Tying happiness to losing weight is actually super easy to do, because when you weigh an appropriate amount for your body size you feel better, you move easier, you want to move more, you have better body chemistry. It’s very easy for the tabloids to demonize being overweight because it does contribute to more factors than just feeling social awkward, which is wrong, and that needs to change.
it’s hard to talk about healthy weight loss because of all this tabloid media crap. Suddenly actually breaking out of all the crap we eat every day that’s made of crap (fast food, packaged foods…) and moving more than sitting in chairs all day is the self-esteem killing devil. I hate that.
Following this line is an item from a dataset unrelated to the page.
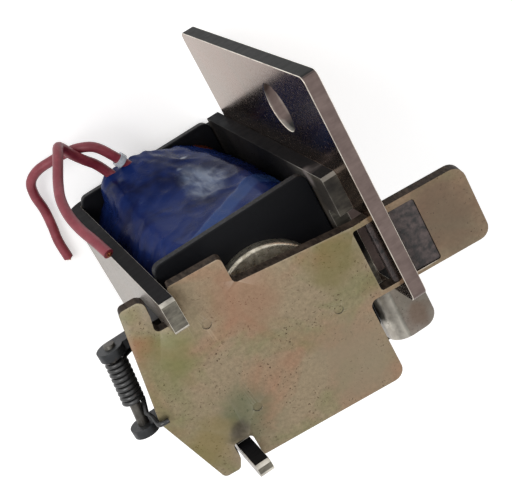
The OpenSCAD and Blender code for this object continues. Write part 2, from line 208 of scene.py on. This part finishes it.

It’s not one or the other. It’s not this over simplified self-love and obesity vs fake hollywood standards.
If you allow someone else’s view of what’s good keep you from really doing the challenging stuff like learning about your own body, we’re all in trouble.
Be should all be more aware of the media we believe and the food we eat, and what our own bodies are trying to tell us.
Oh this hit a hot button! Best quote: “But why does the media insist on tying happiness to thinness? They are not one and the same.” No they are not! In fact the absolute worst I ever felt about myself was when I was at a frighteningly low weight, barely tipping the 100 plus mark at 5’6″ -mid divorce, not healthy, not happy, not intended. My name is NOT a number–not my weight, not my dress size, not my jean size, not my age, it’s Elin. Beyond fed up with the sickening messages that are perpetrated. Thanks for the great post.
*Applause*
Not only is the body policing offensive, but I call Ms Rue’s attitude towards food disordered. It’s heartbreaking that she’s talking about “slivers” of her wedding cake. Her WEDDING cake!
She was beautiful pre-Jenny Craig. There was nothing at all wrong with her. Now she’s full of disordered thinking around food and body judgement. Sad.